DATA PROVIDED:
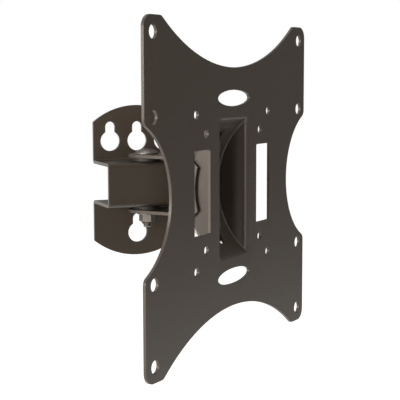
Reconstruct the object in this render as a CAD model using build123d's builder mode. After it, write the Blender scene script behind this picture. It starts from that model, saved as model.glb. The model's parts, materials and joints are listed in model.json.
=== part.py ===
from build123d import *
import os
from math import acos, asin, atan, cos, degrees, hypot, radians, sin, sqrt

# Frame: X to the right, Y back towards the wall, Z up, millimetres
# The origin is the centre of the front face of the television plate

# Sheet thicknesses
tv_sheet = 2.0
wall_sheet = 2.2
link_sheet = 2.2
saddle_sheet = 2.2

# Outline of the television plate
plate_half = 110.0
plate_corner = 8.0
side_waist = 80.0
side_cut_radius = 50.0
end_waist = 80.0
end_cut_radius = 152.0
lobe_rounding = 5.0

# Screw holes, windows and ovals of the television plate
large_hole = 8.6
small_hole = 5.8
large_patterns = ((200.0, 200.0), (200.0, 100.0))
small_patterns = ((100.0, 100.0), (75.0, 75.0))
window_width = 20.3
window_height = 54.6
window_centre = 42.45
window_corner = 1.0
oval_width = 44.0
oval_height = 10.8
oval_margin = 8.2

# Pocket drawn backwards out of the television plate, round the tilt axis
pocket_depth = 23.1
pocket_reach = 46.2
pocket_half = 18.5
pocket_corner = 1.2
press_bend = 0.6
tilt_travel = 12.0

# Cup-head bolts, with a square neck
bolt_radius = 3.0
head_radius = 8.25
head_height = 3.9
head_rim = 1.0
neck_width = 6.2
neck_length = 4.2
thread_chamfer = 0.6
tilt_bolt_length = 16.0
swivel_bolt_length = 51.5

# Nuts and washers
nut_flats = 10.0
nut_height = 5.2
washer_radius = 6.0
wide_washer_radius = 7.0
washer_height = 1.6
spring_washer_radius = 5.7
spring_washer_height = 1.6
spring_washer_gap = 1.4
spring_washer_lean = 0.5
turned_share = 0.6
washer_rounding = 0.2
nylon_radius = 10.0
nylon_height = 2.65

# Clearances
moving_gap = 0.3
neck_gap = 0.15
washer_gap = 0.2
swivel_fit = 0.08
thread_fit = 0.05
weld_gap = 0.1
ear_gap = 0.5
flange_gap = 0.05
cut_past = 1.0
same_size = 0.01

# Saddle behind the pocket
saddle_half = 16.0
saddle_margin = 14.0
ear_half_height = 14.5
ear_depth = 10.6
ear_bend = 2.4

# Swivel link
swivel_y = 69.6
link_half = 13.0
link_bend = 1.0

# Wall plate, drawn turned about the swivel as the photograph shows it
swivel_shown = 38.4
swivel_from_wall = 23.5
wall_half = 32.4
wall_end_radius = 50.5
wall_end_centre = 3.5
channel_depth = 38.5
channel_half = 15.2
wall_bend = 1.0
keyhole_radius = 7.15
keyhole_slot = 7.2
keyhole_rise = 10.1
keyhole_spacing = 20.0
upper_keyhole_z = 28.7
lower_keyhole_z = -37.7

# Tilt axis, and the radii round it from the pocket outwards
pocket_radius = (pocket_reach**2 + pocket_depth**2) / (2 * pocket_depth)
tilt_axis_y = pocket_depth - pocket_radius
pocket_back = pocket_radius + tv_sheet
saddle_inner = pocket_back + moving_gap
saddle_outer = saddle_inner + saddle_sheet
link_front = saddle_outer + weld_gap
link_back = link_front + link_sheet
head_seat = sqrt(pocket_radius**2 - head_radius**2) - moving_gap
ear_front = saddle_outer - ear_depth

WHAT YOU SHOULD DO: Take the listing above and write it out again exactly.

COMPLETED EXERCISE:
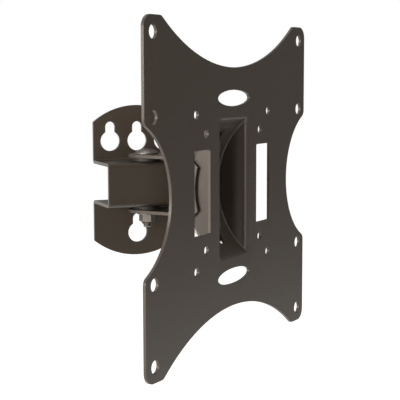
Reconstruct the object in this render as a CAD model using build123d's builder mode. After it, write the Blender scene script behind this picture. It starts from that model, saved as model.glb. The model's parts, materials and joints are listed in model.json.
=== part.py ===
from build123d import *
import os
from math import acos, asin, atan, cos, degrees, hypot, radians, sin, sqrt

# Frame: X to the right, Y back towards the wall, Z up, millimetres
# The origin is the centre of the front face of the television plate

# Sheet thicknesses
tv_sheet = 2.0
wall_sheet = 2.2
link_sheet = 2.2
saddle_sheet = 2.2

# Outline of the television plate
plate_half = 110.0
plate_corner = 8.0
side_waist = 80.0
side_cut_radius = 50.0
end_waist = 80.0
end_cut_radius = 152.0
lobe_rounding = 5.0

# Screw holes, windows and ovals of the television plate
large_hole = 8.6
small_hole = 5.8
large_patterns = ((200.0, 200.0), (200.0, 100.0))
small_patterns = ((100.0, 100.0), (75.0, 75.0))
window_width = 20.3
window_height = 54.6
window_centre = 42.45
window_corner = 1.0
oval_width = 44.0
oval_height = 10.8
oval_margin = 8.2

# Pocket drawn backwards out of the television plate, round the tilt axis
pocket_depth = 23.1
pocket_reach = 46.2
pocket_half = 18.5
pocket_corner = 1.2
press_bend = 0.6
tilt_travel = 12.0

# Cup-head bolts, with a square neck
bolt_radius = 3.0
head_radius = 8.25
head_height = 3.9
head_rim = 1.0
neck_width = 6.2
neck_length = 4.2
thread_chamfer = 0.6
tilt_bolt_length = 16.0
swivel_bolt_length = 51.5

# Nuts and washers
nut_flats = 10.0
nut_height = 5.2
washer_radius = 6.0
wide_washer_radius = 7.0
washer_height = 1.6
spring_washer_radius = 5.7
spring_washer_height = 1.6
spring_washer_gap = 1.4
spring_washer_lean = 0.5
turned_share = 0.6
washer_rounding = 0.2
nylon_radius = 10.0
nylon_height = 2.65

# Clearances
moving_gap = 0.3
neck_gap = 0.15
washer_gap = 0.2
swivel_fit = 0.08
thread_fit = 0.05
weld_gap = 0.1
ear_gap = 0.5
flange_gap = 0.05
cut_past = 1.0
same_size = 0.01

# Saddle behind the pocket
saddle_half = 16.0
saddle_margin = 14.0
ear_half_height = 14.5
ear_depth = 10.6
ear_bend = 2.4

# Swivel link
swivel_y = 69.6
link_half = 13.0
link_bend = 1.0

# Wall plate, drawn turned about the swivel as the photograph shows it
swivel_shown = 38.4
swivel_from_wall = 23.5
wall_half = 32.4
wall_end_radius = 50.5
wall_end_centre = 3.5
channel_depth = 38.5
channel_half = 15.2
wall_bend = 1.0
keyhole_radius = 7.15
keyhole_slot = 7.2
keyhole_rise = 10.1
keyhole_spacing = 20.0
upper_keyhole_z = 28.7
lower_keyhole_z = -37.7

# Tilt axis, and the radii round it from the pocket outwards
pocket_radius = (pocket_reach**2 + pocket_depth**2) / (2 * pocket_depth)
tilt_axis_y = pocket_depth - pocket_radius
pocket_back = pocket_radius + tv_sheet
saddle_inner = pocket_back + moving_gap
saddle_outer = saddle_inner + saddle_sheet
link_front = saddle_outer + weld_gap
link_back = link_front + link_sheet
head_seat = sqrt(pocket_radius**2 - head_radius**2) - moving_gap
ear_front = saddle_outer - ear_depth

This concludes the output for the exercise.